• JOB
Provide the data again in its entirety, exactly as given.

• DATASET CONTENT

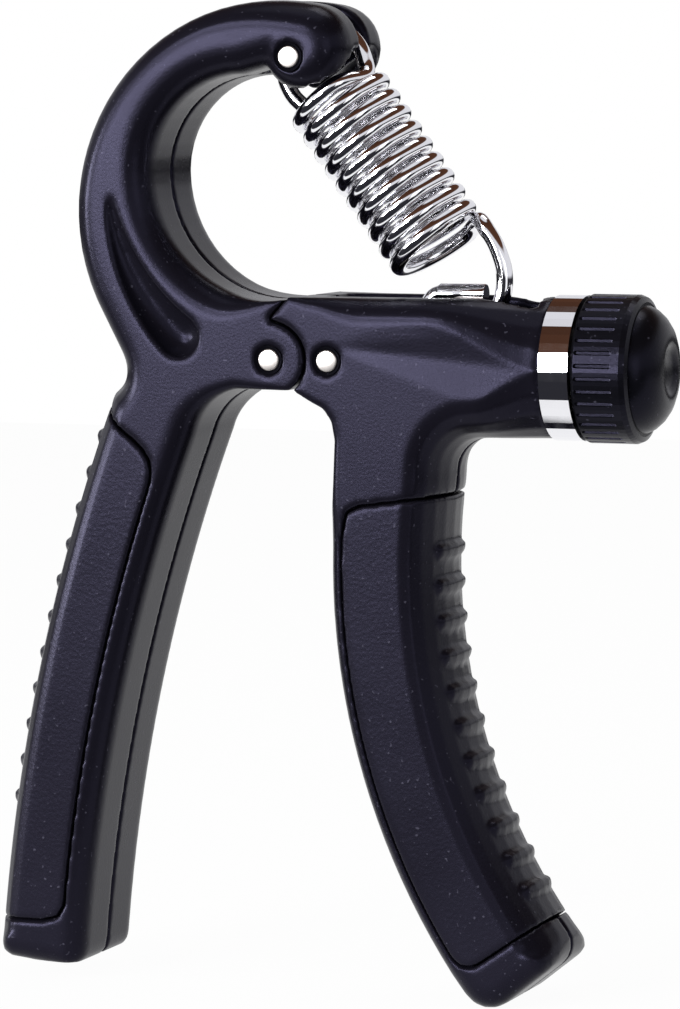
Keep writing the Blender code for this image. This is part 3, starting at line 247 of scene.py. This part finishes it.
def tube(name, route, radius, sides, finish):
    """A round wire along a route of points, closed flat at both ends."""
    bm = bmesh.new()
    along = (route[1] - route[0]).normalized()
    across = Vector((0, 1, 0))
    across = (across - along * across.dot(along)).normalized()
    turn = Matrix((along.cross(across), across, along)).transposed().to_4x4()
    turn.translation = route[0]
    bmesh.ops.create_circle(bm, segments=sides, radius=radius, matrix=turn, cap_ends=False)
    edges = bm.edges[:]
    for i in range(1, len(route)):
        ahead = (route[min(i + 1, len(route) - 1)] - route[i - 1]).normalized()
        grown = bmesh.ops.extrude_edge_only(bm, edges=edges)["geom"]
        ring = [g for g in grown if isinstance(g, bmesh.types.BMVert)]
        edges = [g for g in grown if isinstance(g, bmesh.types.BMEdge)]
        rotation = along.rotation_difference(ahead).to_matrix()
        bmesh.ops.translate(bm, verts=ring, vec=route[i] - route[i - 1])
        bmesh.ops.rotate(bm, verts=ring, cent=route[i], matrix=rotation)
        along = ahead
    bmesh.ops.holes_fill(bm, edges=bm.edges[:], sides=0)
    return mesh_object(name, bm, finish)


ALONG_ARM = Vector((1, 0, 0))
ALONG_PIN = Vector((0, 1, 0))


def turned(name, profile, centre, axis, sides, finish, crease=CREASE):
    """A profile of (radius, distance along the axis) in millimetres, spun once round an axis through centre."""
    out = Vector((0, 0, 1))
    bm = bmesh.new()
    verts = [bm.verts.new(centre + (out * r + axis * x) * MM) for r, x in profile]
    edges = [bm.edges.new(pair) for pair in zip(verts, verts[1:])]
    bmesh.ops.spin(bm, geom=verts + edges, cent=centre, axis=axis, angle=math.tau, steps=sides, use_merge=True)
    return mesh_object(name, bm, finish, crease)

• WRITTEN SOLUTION
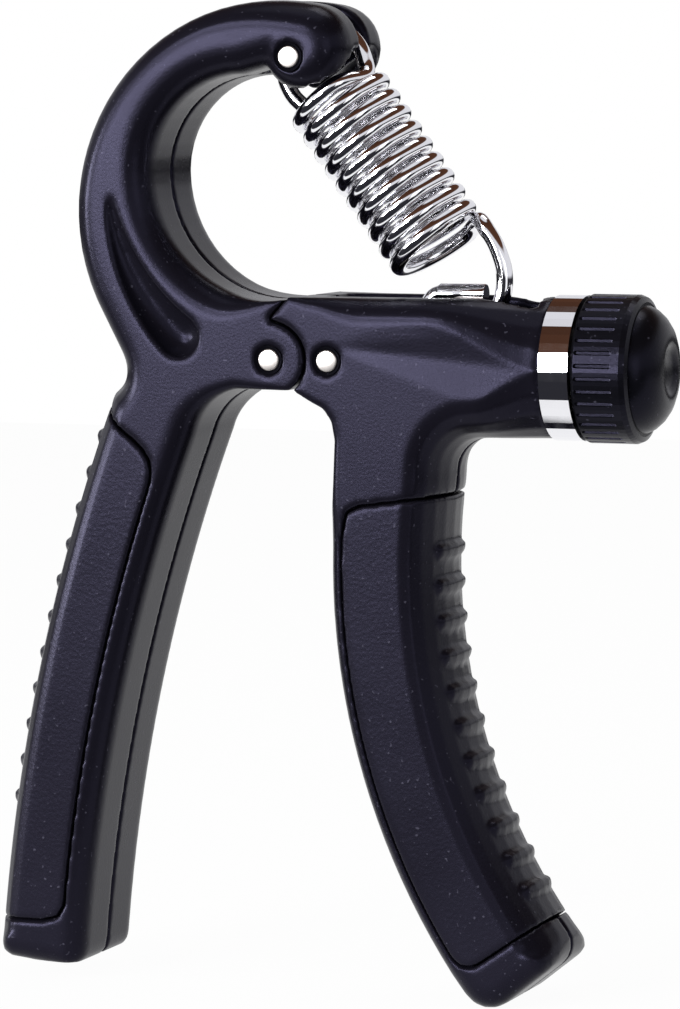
Keep writing the Blender code for this image. This is part 3, starting at line 247 of scene.py. This part finishes it.
def tube(name, route, radius, sides, finish):
    """A round wire along a route of points, closed flat at both ends."""
    bm = bmesh.new()
    along = (route[1] - route[0]).normalized()
    across = Vector((0, 1, 0))
    across = (across - along * across.dot(along)).normalized()
    turn = Matrix((along.cross(across), across, along)).transposed().to_4x4()
    turn.translation = route[0]
    bmesh.ops.create_circle(bm, segments=sides, radius=radius, matrix=turn, cap_ends=False)
    edges = bm.edges[:]
    for i in range(1, len(route)):
        ahead = (route[min(i + 1, len(route) - 1)] - route[i - 1]).normalized()
        grown = bmesh.ops.extrude_edge_only(bm, edges=edges)["geom"]
        ring = [g for g in grown if isinstance(g, bmesh.types.BMVert)]
        edges = [g for g in grown if isinstance(g, bmesh.types.BMEdge)]
        rotation = along.rotation_difference(ahead).to_matrix()
        bmesh.ops.translate(bm, verts=ring, vec=route[i] - route[i - 1])
        bmesh.ops.rotate(bm, verts=ring, cent=route[i], matrix=rotation)
        along = ahead
    bmesh.ops.holes_fill(bm, edges=bm.edges[:], sides=0)
    return mesh_object(name, bm, finish)


ALONG_ARM = Vector((1, 0, 0))
ALONG_PIN = Vector((0, 1, 0))


def turned(name, profile, centre, axis, sides, finish, crease=CREASE):
    """A profile of (radius, distance along the axis) in millimetres, spun once round an axis through centre."""
    out = Vector((0, 0, 1))
    bm = bmesh.new()
    verts = [bm.verts.new(centre + (out * r + axis * x) * MM) for r, x in profile]
    edges = [bm.edges.new(pair) for pair in zip(verts, verts[1:])]
    bmesh.ops.spin(bm, geom=verts + edges, cent=centre, axis=axis, angle=math.tau, steps=sides, use_merge=True)
    return mesh_object(name, bm, finish, crease)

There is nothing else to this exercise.